== Exercise inputs

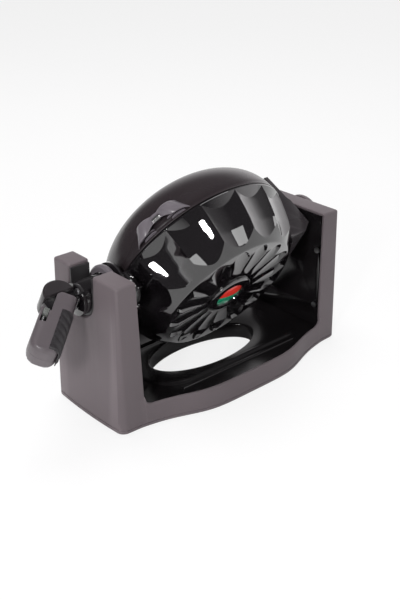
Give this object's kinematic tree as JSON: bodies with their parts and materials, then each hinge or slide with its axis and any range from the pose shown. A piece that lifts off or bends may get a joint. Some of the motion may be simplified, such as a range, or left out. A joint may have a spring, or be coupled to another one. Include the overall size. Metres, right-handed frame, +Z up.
{
  "type": "waffle cone maker",
  "caption": "Rotating waffle cone maker: a round hinged iron with a fluted half and a smooth half turns over between two posts of a low stand, with a folding handle.",
  "frame": {"origin": "on the table under the middle of the whole object's bounding box", "axes": "+X along the stand from the handle post to the cord post, +Z up, -Y towards the user's side where the fluted half leans"},
  "size_m": [0.3982, 0.1651, 0.2228],
  "materials": {
    "shell": "satin",
    "dark_plastic": "satin",
    "gloss_black": "glossy",
    "dome_coat": "satin",
    "cover_plastic": "matt",
    "foot_rubber": "matt",
    "steel": "bright",
    "zinc_steel": "zinc plated",
    "nylon": "satin",
    "bearing_nylon": "satin",
    "cord_rubber": "matt",
    "plate_metal": "non-stick coated",
    "element_steel": "heat dulled",
    "reflector_metal": "bright rolled",
    "ceramic": "matt",
    "red_lens": "glossy",
    "green_lens": "glossy",
    "lamp_glass": "clear",
    "collar_grey": "satin",
    "grip_plastic": "satin",
    "pad_plastic": "matt",
    "slider_plastic": "satin",
    "spring_steel": "bright"
  },
  "bodies": {
    "stand": {"stand_shell": "shell", "base_deck": "dark_plastic", "bottom_cover": "cover_plastic", "rubber_feet": "foot_rubber", "base_screws": "zinc_steel", "left_post_liner": "dark_plastic", "right_post_liner": "dark_plastic", "liner_screws": "zinc_steel", "journal_saddle": "nylon", "trunnion_bush": "bearing_nylon", "pivot_cap": "shell", "strain_relief": "cord_rubber"},
    "fluted_half": {"fluted_shell": "gloss_black", "fluted_plate": "plate_metal", "fluted_heater": "element_steel", "fluted_reflector": "reflector_metal", "fluted_plate_screws": "zinc_steel", "thermostat": "ceramic", "indicator_bezel": "gloss_black", "red_lens": "red_lens", "green_lens": "green_lens", "lamp_holder": "ceramic", "indicator_lamps": "lamp_glass", "handle_journal": "gloss_black", "journal_bracket": "gloss_black", "journal_screws": "zinc_steel", "thrust_collar": "collar_grey", "handle_arm": "gloss_black", "arm_screws": "zinc_steel", "handle_cap": "grip_plastic", "fold_pin": "steel", "hinge_bracket": "dark_plastic", "hinge_pin": "steel", "trunnion": "steel", "trunnion_screws": "zinc_steel", "retaining_ring": "spring_steel"},
    "smooth_half": {"smooth_shell": "dome_coat", "smooth_plate": "plate_metal", "smooth_heater": "element_steel", "smooth_reflector": "reflector_metal", "smooth_plate_screws": "zinc_steel", "thermal_fuse": "ceramic", "hinge_lug": "dark_plastic", "catch_pin": "steel", "catch_spring": "spring_steel"},
    "catch": {"lid_catch": "dark_plastic"},
    "grip": {"grip_upper_shell": "grip_plastic", "grip_lower_shell": "grip_plastic", "grip_screws": "zinc_steel", "grip_rib_pad": "pad_plastic", "lock_spring": "spring_steel"},
    "slider": {"fold_lock": "slider_plastic"}
  },
  "joints": [
    {"name": "iron_flip", "type": "hinge", "parent": "stand", "child": "fluted_half", "pos_m": [0.03108, 0.005, 0.127], "axis": [1, 0, 0], "range_deg": [-121, 59]},
    {"name": "lid_open", "type": "hinge", "parent": "fluted_half", "child": "smooth_half", "pos_m": [0.13498, 0.011, 0.1306], "axis": [0, 0.515, -0.8572], "range_deg": [0, 45]},
    {"name": "lid_catch_release", "type": "hinge", "parent": "smooth_half", "child": "catch", "pos_m": [-0.04966, -0.0232, 0.19606], "axis": [-0.6909, 0.3724, -0.6197], "range_deg": [0, 14], "stiffness_Nm_per_rad": 0.2},
    {"name": "handle_fold", "type": "hinge", "parent": "fluted_half", "child": "grip", "pos_m": [-0.14392, 0.005, 0.127], "axis": [0, -0.515, 0.8572], "range_deg": [-43, 47]},
    {"name": "fold_lock_slide", "type": "slide", "parent": "grip", "child": "slider", "axis": [-0.7314, -0.5846, -0.3513], "range_m": [0, 0.008], "stiffness_N_per_m": 20, "deforming": ["lock_spring"]}
  ]
}
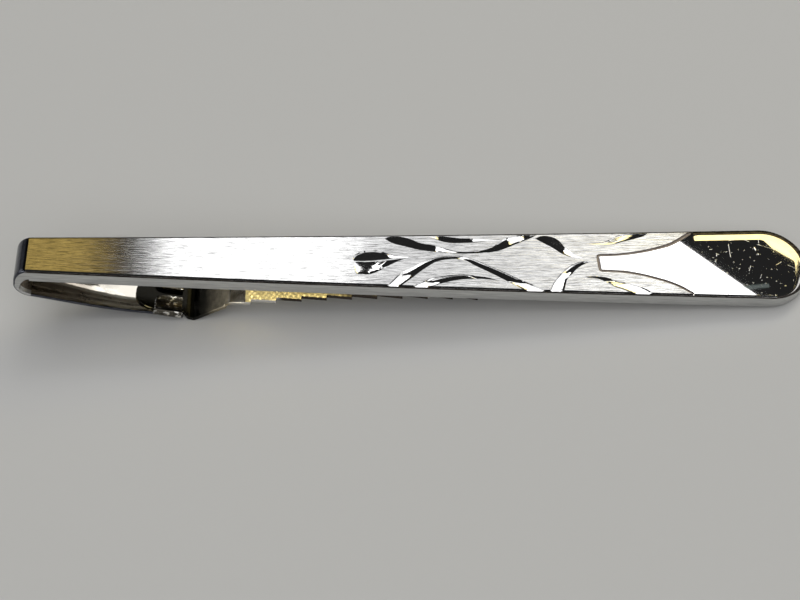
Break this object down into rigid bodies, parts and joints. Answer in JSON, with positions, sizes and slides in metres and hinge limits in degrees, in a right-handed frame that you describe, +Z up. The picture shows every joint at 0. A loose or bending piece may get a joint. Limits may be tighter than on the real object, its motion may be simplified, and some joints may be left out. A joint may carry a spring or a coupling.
{
  "type": "tie clip",
  "caption": "Slide-on tie clip: tapered metal bar with a round polished tip, folded at one end into a spring leg that carries a toothed gripping tongue under the bar.",
  "frame": {"origin": "on the surface the clip lies on, under the middle of its bounding box", "axes": "+X along the bar from the fold to the round tip, +Y across the bar, +Z up; the clip lies on its tongue and its tip, so the bar's top is tilted 5.9 degrees down towards +X"},
  "size_m": [0.061, 0.0066, 0.0075],
  "materials": {
    "bar_metal": "silver-tone plating, brushed lengthwise on top, mirror-polished round tip, satin sides",
    "leg_metal": "bright plated sheet, lightly scuffed",
    "tongue_metal": "bright plated spring sheet, finely knurled on its gripping face"
  },
  "bodies": {
    "bar": {"front_bar": "bar_metal"},
    "arm": {"spring_leg": "leg_metal", "toothed_tongue": "tongue_metal"}
  },
  "joints": [
    {"name": "fold_spring", "type": "hinge", "parent": "bar", "child": "arm", "pos_m": [-0.03049, 0, 0.00574], "axis": [0, 1, 0], "range_deg": [0, 8], "stiffness_Nm_per_rad": 1.5, "springref_deg": -4.01}
  ]
}
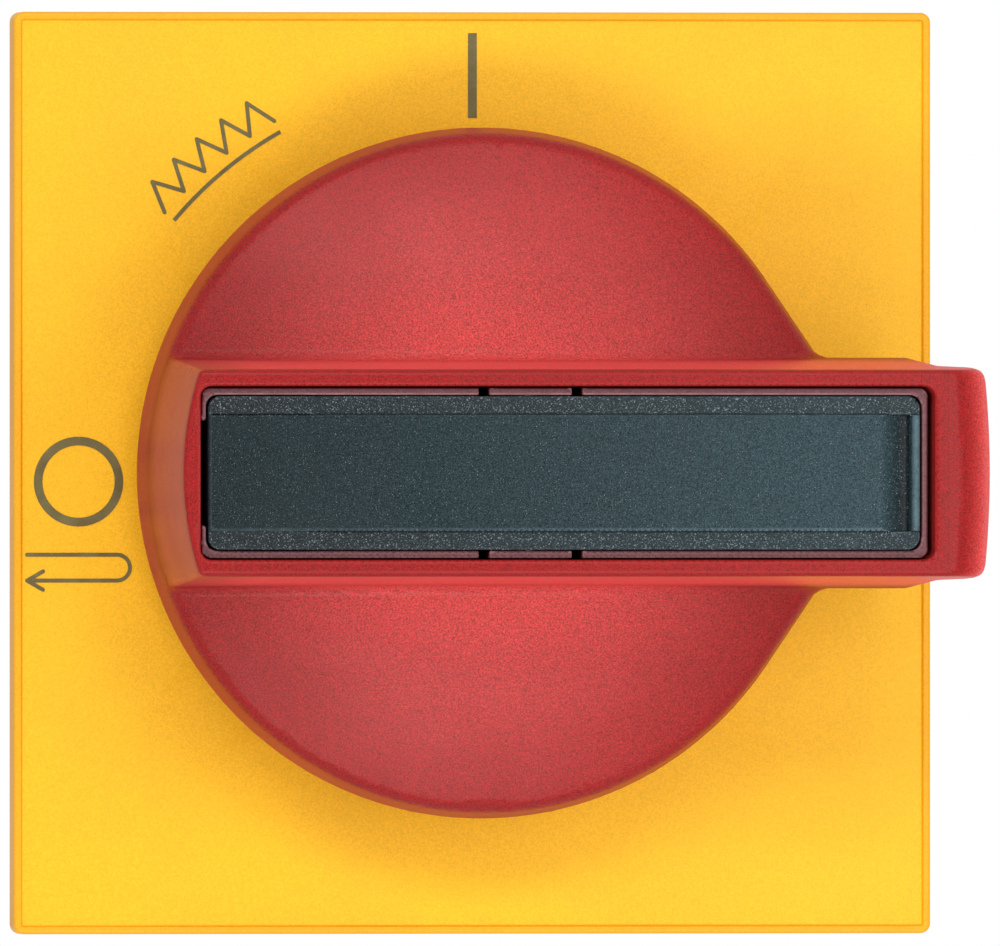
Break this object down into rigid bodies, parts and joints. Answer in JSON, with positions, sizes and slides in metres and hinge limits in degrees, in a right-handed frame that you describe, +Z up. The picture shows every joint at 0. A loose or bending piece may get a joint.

====

• [Problem to work on]: Write out the full set of records exactly as given.

• [Correct output]:
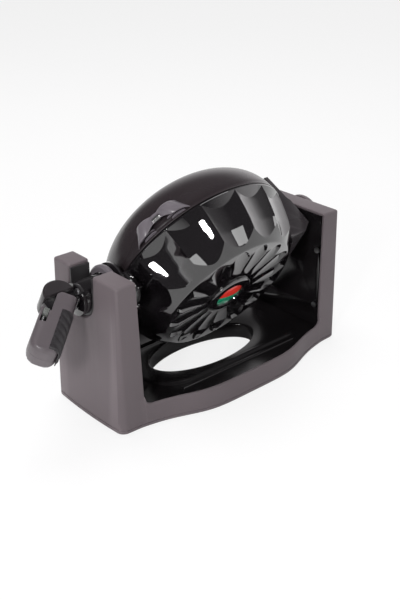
Give this object's kinematic tree as JSON: bodies with their parts and materials, then each hinge or slide with its axis and any range from the pose shown. A piece that lifts off or bends may get a joint. Some of the motion may be simplified, such as a range, or left out. A joint may have a spring, or be coupled to another one. Include the overall size. Metres, right-handed frame, +Z up.
{
  "type": "waffle cone maker",
  "caption": "Rotating waffle cone maker: a round hinged iron with a fluted half and a smooth half turns over between two posts of a low stand, with a folding handle.",
  "frame": {"origin": "on the table under the middle of the whole object's bounding box", "axes": "+X along the stand from the handle post to the cord post, +Z up, -Y towards the user's side where the fluted half leans"},
  "size_m": [0.3982, 0.1651, 0.2228],
  "materials": {
    "shell": "satin",
    "dark_plastic": "satin",
    "gloss_black": "glossy",
    "dome_coat": "satin",
    "cover_plastic": "matt",
    "foot_rubber": "matt",
    "steel": "bright",
    "zinc_steel": "zinc plated",
    "nylon": "satin",
    "bearing_nylon": "satin",
    "cord_rubber": "matt",
    "plate_metal": "non-stick coated",
    "element_steel": "heat dulled",
    "reflector_metal": "bright rolled",
    "ceramic": "matt",
    "red_lens": "glossy",
    "green_lens": "glossy",
    "lamp_glass": "clear",
    "collar_grey": "satin",
    "grip_plastic": "satin",
    "pad_plastic": "matt",
    "slider_plastic": "satin",
    "spring_steel": "bright"
  },
  "bodies": {
    "stand": {"stand_shell": "shell", "base_deck": "dark_plastic", "bottom_cover": "cover_plastic", "rubber_feet": "foot_rubber", "base_screws": "zinc_steel", "left_post_liner": "dark_plastic", "right_post_liner": "dark_plastic", "liner_screws": "zinc_steel", "journal_saddle": "nylon", "trunnion_bush": "bearing_nylon", "pivot_cap": "shell", "strain_relief": "cord_rubber"},
    "fluted_half": {"fluted_shell": "gloss_black", "fluted_plate": "plate_metal", "fluted_heater": "element_steel", "fluted_reflector": "reflector_metal", "fluted_plate_screws": "zinc_steel", "thermostat": "ceramic", "indicator_bezel": "gloss_black", "red_lens": "red_lens", "green_lens": "green_lens", "lamp_holder": "ceramic", "indicator_lamps": "lamp_glass", "handle_journal": "gloss_black", "journal_bracket": "gloss_black", "journal_screws": "zinc_steel", "thrust_collar": "collar_grey", "handle_arm": "gloss_black", "arm_screws": "zinc_steel", "handle_cap": "grip_plastic", "fold_pin": "steel", "hinge_bracket": "dark_plastic", "hinge_pin": "steel", "trunnion": "steel", "trunnion_screws": "zinc_steel", "retaining_ring": "spring_steel"},
    "smooth_half": {"smooth_shell": "dome_coat", "smooth_plate": "plate_metal", "smooth_heater": "element_steel", "smooth_reflector": "reflector_metal", "smooth_plate_screws": "zinc_steel", "thermal_fuse": "ceramic", "hinge_lug": "dark_plastic", "catch_pin": "steel", "catch_spring": "spring_steel"},
    "catch": {"lid_catch": "dark_plastic"},
    "grip": {"grip_upper_shell": "grip_plastic", "grip_lower_shell": "grip_plastic", "grip_screws": "zinc_steel", "grip_rib_pad": "pad_plastic", "lock_spring": "spring_steel"},
    "slider": {"fold_lock": "slider_plastic"}
  },
  "joints": [
    {"name": "iron_flip", "type": "hinge", "parent": "stand", "child": "fluted_half", "pos_m": [0.03108, 0.005, 0.127], "axis": [1, 0, 0], "range_deg": [-121, 59]},
    {"name": "lid_open", "type": "hinge", "parent": "fluted_half", "child": "smooth_half", "pos_m": [0.13498, 0.011, 0.1306], "axis": [0, 0.515, -0.8572], "range_deg": [0, 45]},
    {"name": "lid_catch_release", "type": "hinge", "parent": "smooth_half", "child": "catch", "pos_m": [-0.04966, -0.0232, 0.19606], "axis": [-0.6909, 0.3724, -0.6197], "range_deg": [0, 14], "stiffness_Nm_per_rad": 0.2},
    {"name": "handle_fold", "type": "hinge", "parent": "fluted_half", "child": "grip", "pos_m": [-0.14392, 0.005, 0.127], "axis": [0, -0.515, 0.8572], "range_deg": [-43, 47]},
    {"name": "fold_lock_slide", "type": "slide", "parent": "grip", "child": "slider", "axis": [-0.7314, -0.5846, -0.3513], "range_m": [0, 0.008], "stiffness_N_per_m": 20, "deforming": ["lock_spring"]}
  ]
}
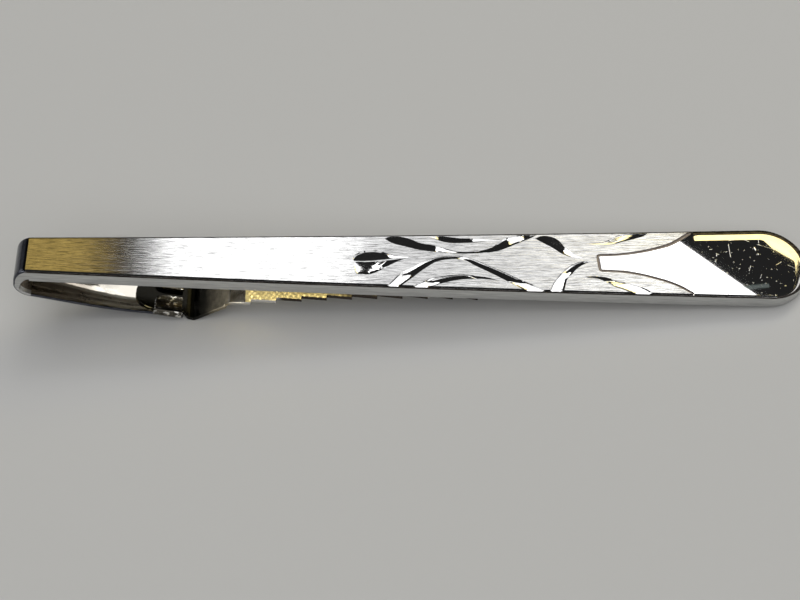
Break this object down into rigid bodies, parts and joints. Answer in JSON, with positions, sizes and slides in metres and hinge limits in degrees, in a right-handed frame that you describe, +Z up. The picture shows every joint at 0. A loose or bending piece may get a joint. Limits may be tighter than on the real object, its motion may be simplified, and some joints may be left out. A joint may carry a spring or a coupling.
{
  "type": "tie clip",
  "caption": "Slide-on tie clip: tapered metal bar with a round polished tip, folded at one end into a spring leg that carries a toothed gripping tongue under the bar.",
  "frame": {"origin": "on the surface the clip lies on, under the middle of its bounding box", "axes": "+X along the bar from the fold to the round tip, +Y across the bar, +Z up; the clip lies on its tongue and its tip, so the bar's top is tilted 5.9 degrees down towards +X"},
  "size_m": [0.061, 0.0066, 0.0075],
  "materials": {
    "bar_metal": "silver-tone plating, brushed lengthwise on top, mirror-polished round tip, satin sides",
    "leg_metal": "bright plated sheet, lightly scuffed",
    "tongue_metal": "bright plated spring sheet, finely knurled on its gripping face"
  },
  "bodies": {
    "bar": {"front_bar": "bar_metal"},
    "arm": {"spring_leg": "leg_metal", "toothed_tongue": "tongue_metal"}
  },
  "joints": [
    {"name": "fold_spring", "type": "hinge", "parent": "bar", "child": "arm", "pos_m": [-0.03049, 0, 0.00574], "axis": [0, 1, 0], "range_deg": [0, 8], "stiffness_Nm_per_rad": 1.5, "springref_deg": -4.01}
  ]
}
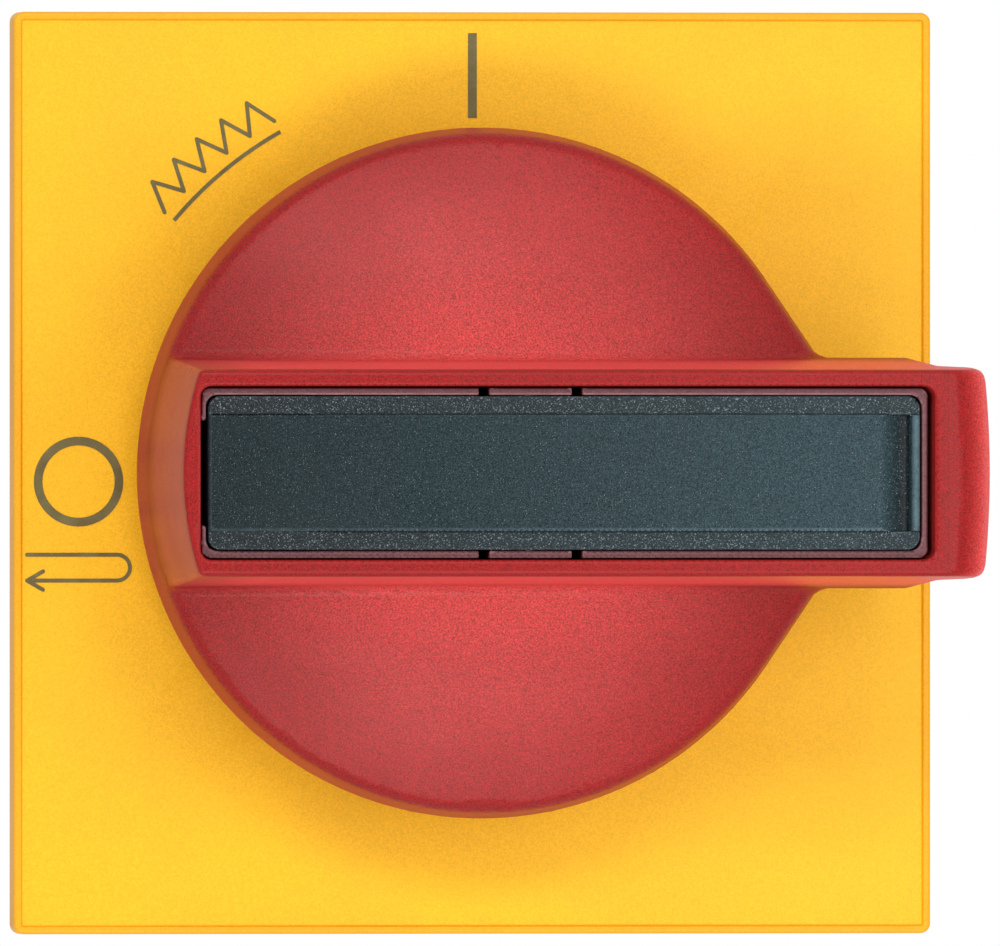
Break this object down into rigid bodies, parts and joints. Answer in JSON, with positions, sizes and slides in metres and hinge limits in degrees, in a right-handed frame that you describe, +Z up. The picture shows every joint at 0. A loose or bending piece may get a joint.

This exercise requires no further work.